Fig. 2: Hermitian topological preservation.

A Scheme of the photonic Su–Schrieffer–Heeger (SSH) lattice with staggered \(v\) and \(w\) \({{{{{\rm{couplings}}}}}}\). The coupling strength between each quantum emitter and each resonator is \(g\). B A sketch of the mediated emitters’ Hamiltonian \({\hat{H}}_{a}\) is shown in purple (where the multiple links highlight its high connectivity). Open boundary conditions for the atomic system are obtained by removing quantum emitters, but leaving the photonic lattice unaffected (hence it remains translationally invariant).
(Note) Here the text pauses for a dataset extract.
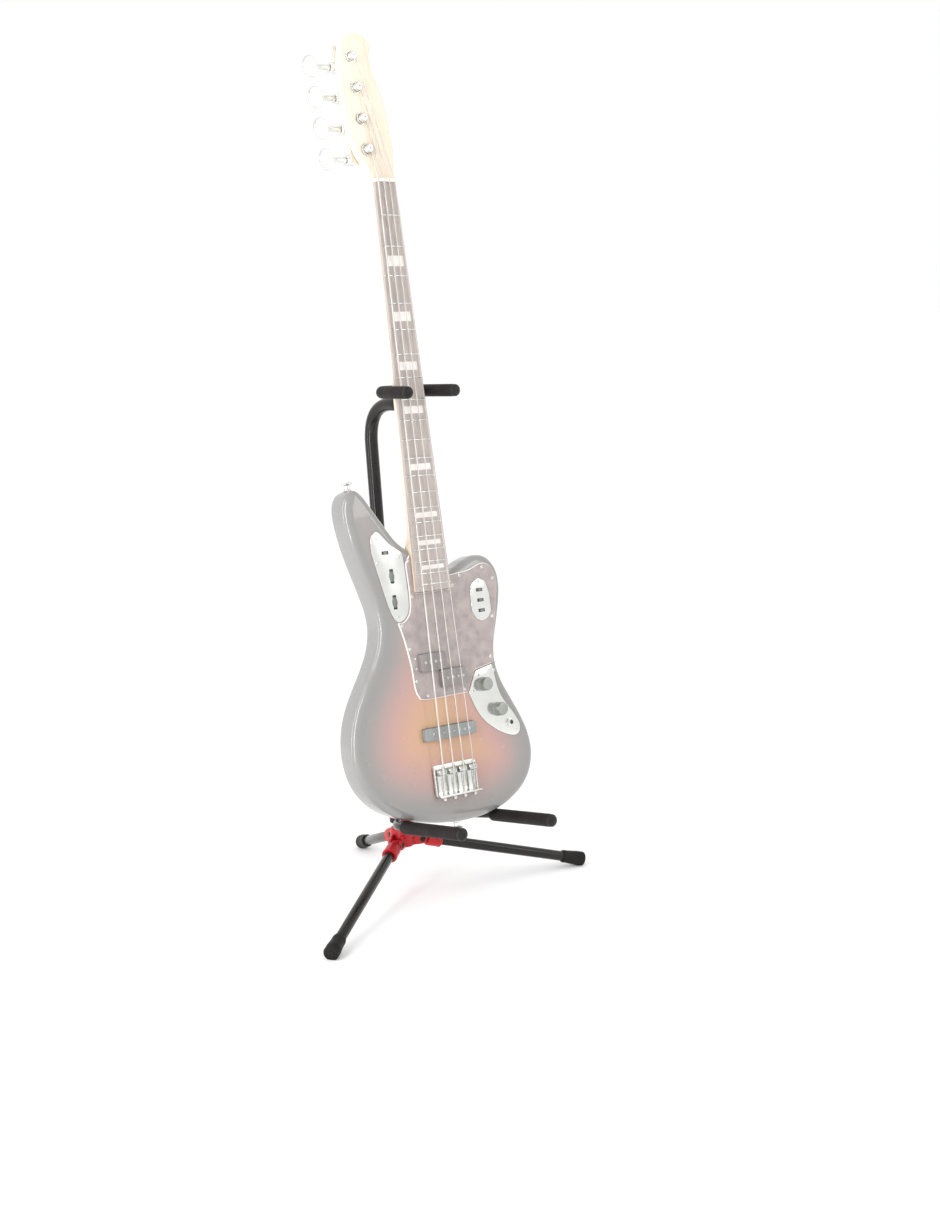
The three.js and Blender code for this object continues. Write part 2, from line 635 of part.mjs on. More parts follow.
function yokePath(end) {
  const corners = [
    [-yokeSide(end), end], [-yokeSide(0), 0], [yokeSide(0), 0], [yokeSide(end), end],
  ].map(([x, reach]) => yokePoint(x, reach));
  return roundedPath(corners, YOKE_CORNER);
}

function yokeStem(radius, foot) {
  const top = yokePoint(0, 0);
  return rod(radius, foot, top.z, 16).translate(0, top.y, 0);
}

function makeYoke() {
  const plugStart = YOKE_ARM_LENGTH - PLUG_LENGTH;
  const added = [tubeAlong(yokePath(plugStart + 1), YOKE_ROD_RADIUS, 0, 28, 4)];
  for (const side of [-1, 1]) {
    const start = yokePoint(side * yokeSide(plugStart), plugStart);
    const along = start.clone().sub(yokePoint(side * yokeSide(0), 0)).normalize();
    added.push(plugAt(start, along, YOKE_PAD_RADIUS - CLEARANCE));
  }
  added.push(yokeStem(YOKE_STEM_RADIUS, YOKE_HEIGHT - YOKE_PAD_RADIUS));
  return piece('yoke_frame', combine(added), paint.tube());
}

function makeYokePad() {
  const end = YOKE_ARM_LENGTH - PLUG_LENGTH - CLEARANCE;
  const sleeve = tubeAlong(yokePath(end), YOKE_PAD_RADIUS, YOKE_ROD_RADIUS + CLEARANCE, 28, 6);
  const hole = yokeStem(YOKE_STEM_RADIUS + CLEARANCE, YOKE_HEIGHT - 2 * YOKE_PAD_RADIUS);
  return piece('yoke_pad', combine([sleeve], [hole]), paint.foam());
}

// ---------------------------------------------------------------- guitar body
function fretDistance(n) {
  return SCALE_LENGTH * (1 - 2 ** (-n / 12));
}

const lastFretY = SCALE_LENGTH - fretDistance(FRET_COUNT);
const fingerboardEnd = lastFretY - FINGERBOARD_OVERHANG;
const widthSlope = (LAST_FRET_WIDTH - NUT_WIDTH) / fretDistance(FRET_COUNT);

function neckHalfWidth(y) {
  return (NUT_WIDTH + widthSlope * (SCALE_LENGTH - y)) / 2;
}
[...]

C Modulus of the wave function of the photonic edge states with \(N=60\) resonators (top), and atomic edge states with \({N}_{e}=44\) emitters (bottom) coupled to a periodic SSH lattice with \(N\) resonators (top) and \(d=8\) sites. The resonators are numbered in increasing order including both types (1 and 2, cf. Equation 4) of resonators. Atomic open boundary conditions are obtained by removing 2\(d\) quantum emitters (outer violet stripes) while maintaining the periodic photonic structure. Atomic edge states are mostly localized on the first and last sites (notice the logarithmic scale). The nonzero amplitude on the remaining sites is a finite-size effect. The insets show the photonic and atomic energy spectra under open boundary conditions in units of \(v\). Parameters: \(w=1.5v,g=0.1v\), and \({\omega }_{e}=0\).